### SHORT PROBLEM
Reproduce only the lines from the one containing "directions = seed_directions()" through the one containing "import random", exactly as written and with both ends included.
— START OF EXCERPTED RECORDS —
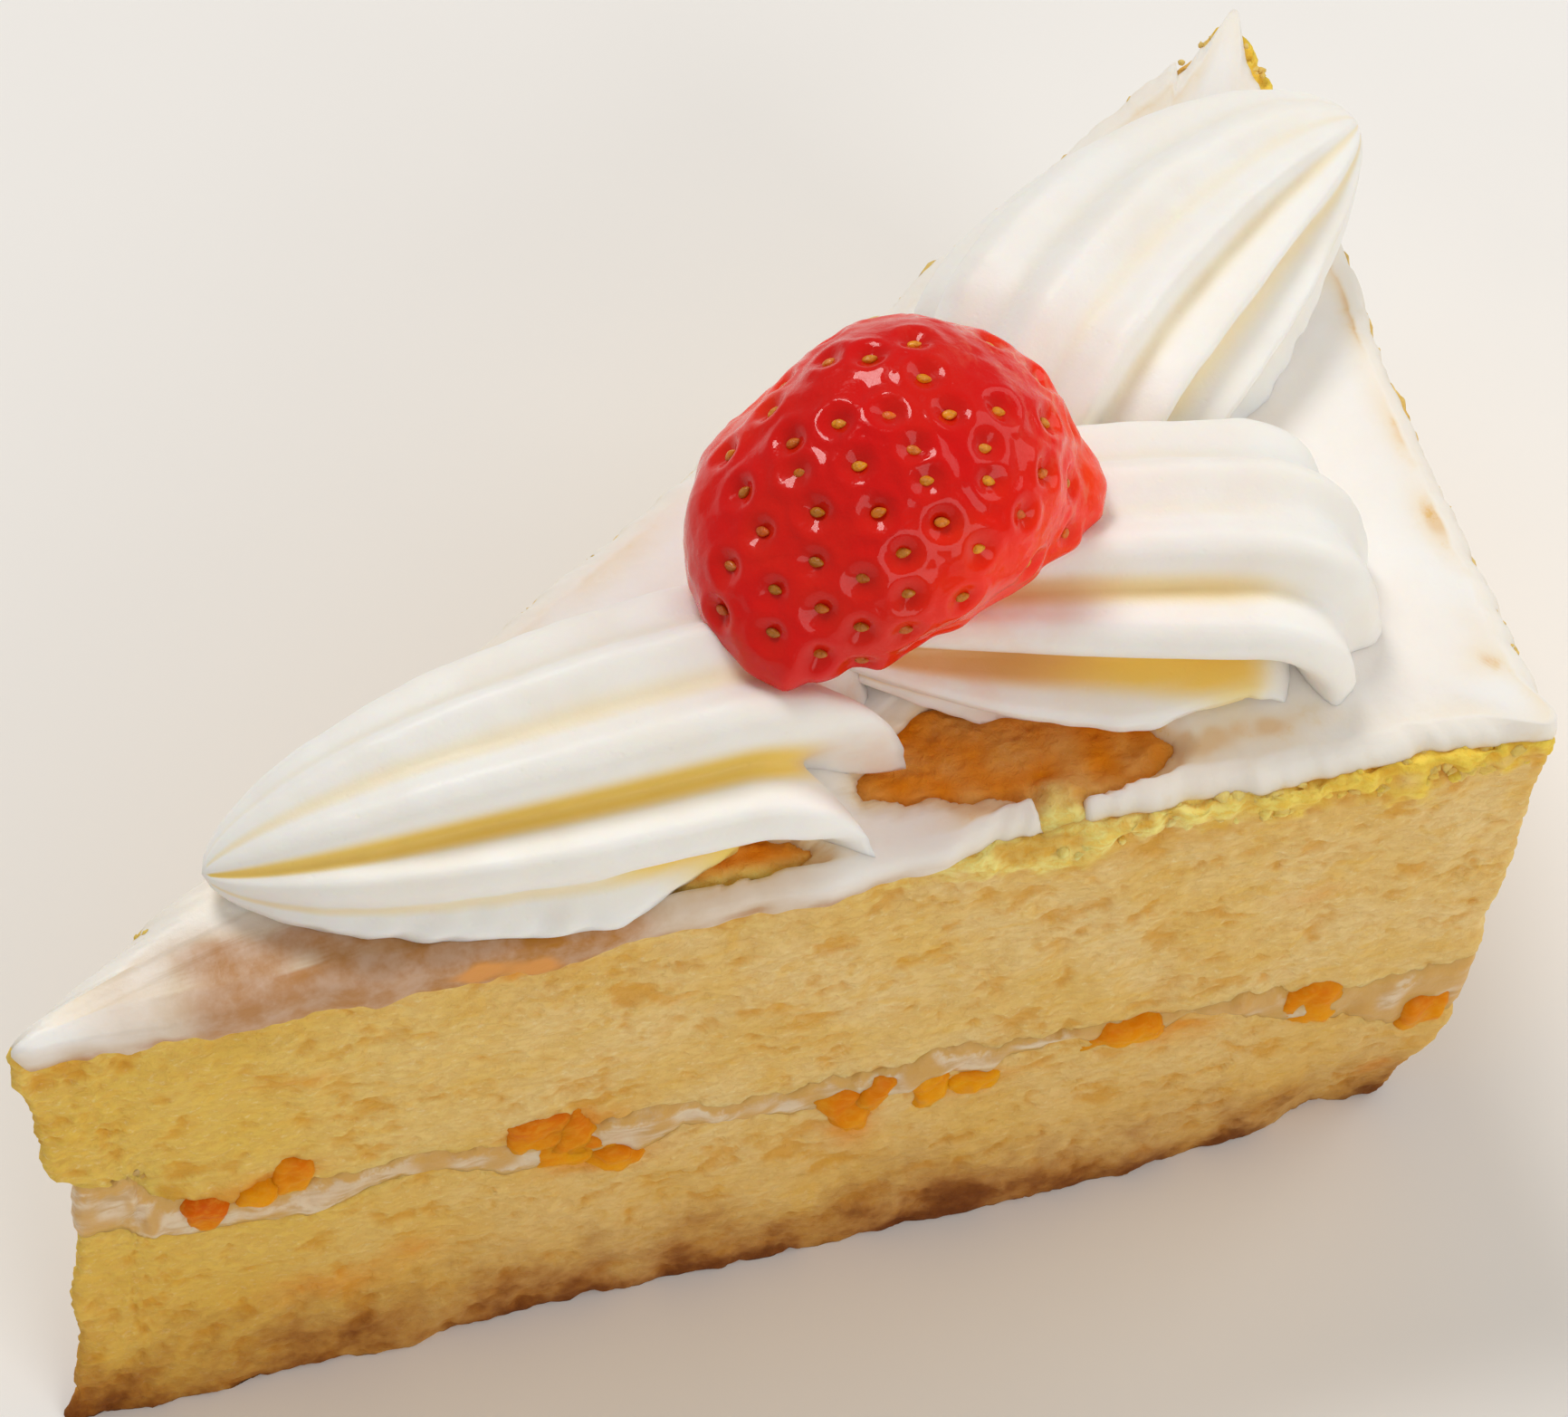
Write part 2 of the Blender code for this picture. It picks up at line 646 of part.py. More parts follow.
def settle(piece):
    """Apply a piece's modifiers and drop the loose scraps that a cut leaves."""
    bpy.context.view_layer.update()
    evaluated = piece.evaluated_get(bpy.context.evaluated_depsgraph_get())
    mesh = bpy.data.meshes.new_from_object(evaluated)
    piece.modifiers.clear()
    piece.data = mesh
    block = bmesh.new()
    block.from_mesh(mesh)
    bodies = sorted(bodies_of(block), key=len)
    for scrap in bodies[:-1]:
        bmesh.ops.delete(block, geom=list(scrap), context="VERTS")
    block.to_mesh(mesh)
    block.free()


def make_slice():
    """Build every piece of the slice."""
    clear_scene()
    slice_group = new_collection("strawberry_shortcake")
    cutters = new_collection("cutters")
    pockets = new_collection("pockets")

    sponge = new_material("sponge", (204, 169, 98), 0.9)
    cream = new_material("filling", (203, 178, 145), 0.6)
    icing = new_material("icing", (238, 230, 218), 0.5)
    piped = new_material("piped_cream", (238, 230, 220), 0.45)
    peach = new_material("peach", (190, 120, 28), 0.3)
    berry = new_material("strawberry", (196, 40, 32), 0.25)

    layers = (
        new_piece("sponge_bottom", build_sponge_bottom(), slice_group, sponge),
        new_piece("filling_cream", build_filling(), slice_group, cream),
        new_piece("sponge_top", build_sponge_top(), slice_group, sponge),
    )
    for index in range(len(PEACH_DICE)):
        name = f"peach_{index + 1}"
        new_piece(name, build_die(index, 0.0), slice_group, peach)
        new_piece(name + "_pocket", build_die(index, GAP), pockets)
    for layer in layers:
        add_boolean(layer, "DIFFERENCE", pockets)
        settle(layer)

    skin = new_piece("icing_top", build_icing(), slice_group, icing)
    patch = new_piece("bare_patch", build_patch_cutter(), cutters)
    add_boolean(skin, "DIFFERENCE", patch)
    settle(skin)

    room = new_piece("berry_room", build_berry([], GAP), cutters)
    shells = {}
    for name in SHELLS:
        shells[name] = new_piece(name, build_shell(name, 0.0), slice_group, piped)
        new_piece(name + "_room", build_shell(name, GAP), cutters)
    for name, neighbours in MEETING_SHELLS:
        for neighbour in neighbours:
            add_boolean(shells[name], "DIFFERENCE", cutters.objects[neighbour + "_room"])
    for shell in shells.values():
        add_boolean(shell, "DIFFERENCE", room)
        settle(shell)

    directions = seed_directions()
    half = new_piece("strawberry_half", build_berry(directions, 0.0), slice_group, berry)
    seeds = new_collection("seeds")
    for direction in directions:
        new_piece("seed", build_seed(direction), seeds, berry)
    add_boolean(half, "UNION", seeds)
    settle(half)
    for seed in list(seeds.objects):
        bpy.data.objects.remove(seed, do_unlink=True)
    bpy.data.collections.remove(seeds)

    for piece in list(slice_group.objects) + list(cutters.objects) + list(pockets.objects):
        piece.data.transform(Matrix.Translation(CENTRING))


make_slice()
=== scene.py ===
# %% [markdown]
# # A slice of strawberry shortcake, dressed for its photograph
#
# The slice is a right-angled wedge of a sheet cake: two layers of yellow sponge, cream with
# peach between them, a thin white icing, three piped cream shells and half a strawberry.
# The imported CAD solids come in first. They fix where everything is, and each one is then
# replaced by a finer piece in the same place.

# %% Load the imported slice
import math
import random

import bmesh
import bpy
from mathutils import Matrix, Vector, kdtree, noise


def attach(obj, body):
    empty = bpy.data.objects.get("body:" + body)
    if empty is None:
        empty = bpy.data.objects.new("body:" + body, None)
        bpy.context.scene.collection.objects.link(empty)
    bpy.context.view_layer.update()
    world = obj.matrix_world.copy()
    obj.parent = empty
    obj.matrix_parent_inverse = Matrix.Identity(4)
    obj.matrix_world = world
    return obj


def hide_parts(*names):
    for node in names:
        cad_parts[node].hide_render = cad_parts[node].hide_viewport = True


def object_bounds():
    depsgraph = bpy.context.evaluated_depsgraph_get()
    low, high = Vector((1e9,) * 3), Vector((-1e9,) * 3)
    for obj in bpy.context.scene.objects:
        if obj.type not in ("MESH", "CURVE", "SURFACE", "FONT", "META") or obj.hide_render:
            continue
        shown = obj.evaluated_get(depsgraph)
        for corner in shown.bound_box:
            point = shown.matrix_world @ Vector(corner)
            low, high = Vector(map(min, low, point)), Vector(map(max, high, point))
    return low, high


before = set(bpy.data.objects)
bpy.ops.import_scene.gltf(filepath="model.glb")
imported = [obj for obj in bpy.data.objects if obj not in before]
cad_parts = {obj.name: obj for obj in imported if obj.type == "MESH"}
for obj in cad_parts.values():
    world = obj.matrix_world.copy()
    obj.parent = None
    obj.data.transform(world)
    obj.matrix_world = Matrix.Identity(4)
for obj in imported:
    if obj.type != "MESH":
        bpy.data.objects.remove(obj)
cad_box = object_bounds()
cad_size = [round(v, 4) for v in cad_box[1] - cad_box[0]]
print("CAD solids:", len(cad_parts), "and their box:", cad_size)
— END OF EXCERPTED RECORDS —
— START OF EXCERPTED RECORDS —
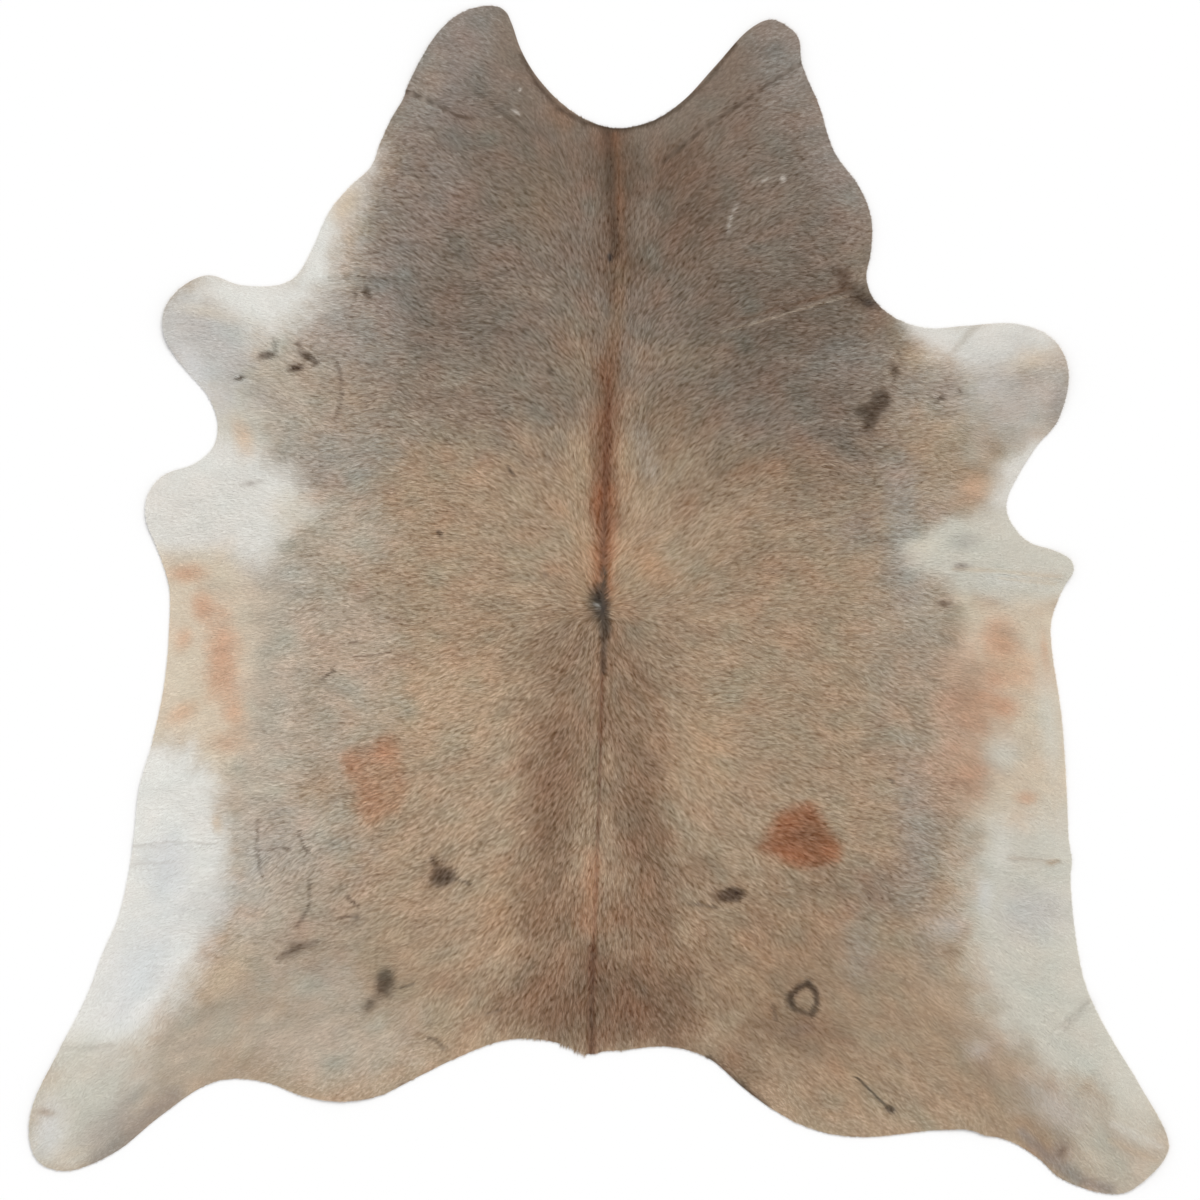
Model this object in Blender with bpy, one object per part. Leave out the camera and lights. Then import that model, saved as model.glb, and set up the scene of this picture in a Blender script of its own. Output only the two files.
— END OF EXCERPTED RECORDS —
### WRITTEN REPLY
    directions = seed_directions()
    half = new_piece("strawberry_half", build_berry(directions, 0.0), slice_group, berry)
    seeds = new_collection("seeds")
    for direction in directions:
        new_piece("seed", build_seed(direction), seeds, berry)
    add_boolean(half, "UNION", seeds)
    settle(half)
    for seed in list(seeds.objects):
        bpy.data.objects.remove(seed, do_unlink=True)
    bpy.data.collections.remove(seeds)

    for piece in list(slice_group.objects) + list(cutters.objects) + list(pockets.objects):
        piece.data.transform(Matrix.Translation(CENTRING))


make_slice()
=== scene.py ===
# %% [markdown]
# # A slice of strawberry shortcake, dressed for its photograph
#
# The slice is a right-angled wedge of a sheet cake: two layers of yellow sponge, cream with
# peach between them, a thin white icing, three piped cream shells and half a strawberry.
# The imported CAD solids come in first. They fix where everything is, and each one is then
# replaced by a finer piece in the same place.

# %% Load the imported slice
import math
import random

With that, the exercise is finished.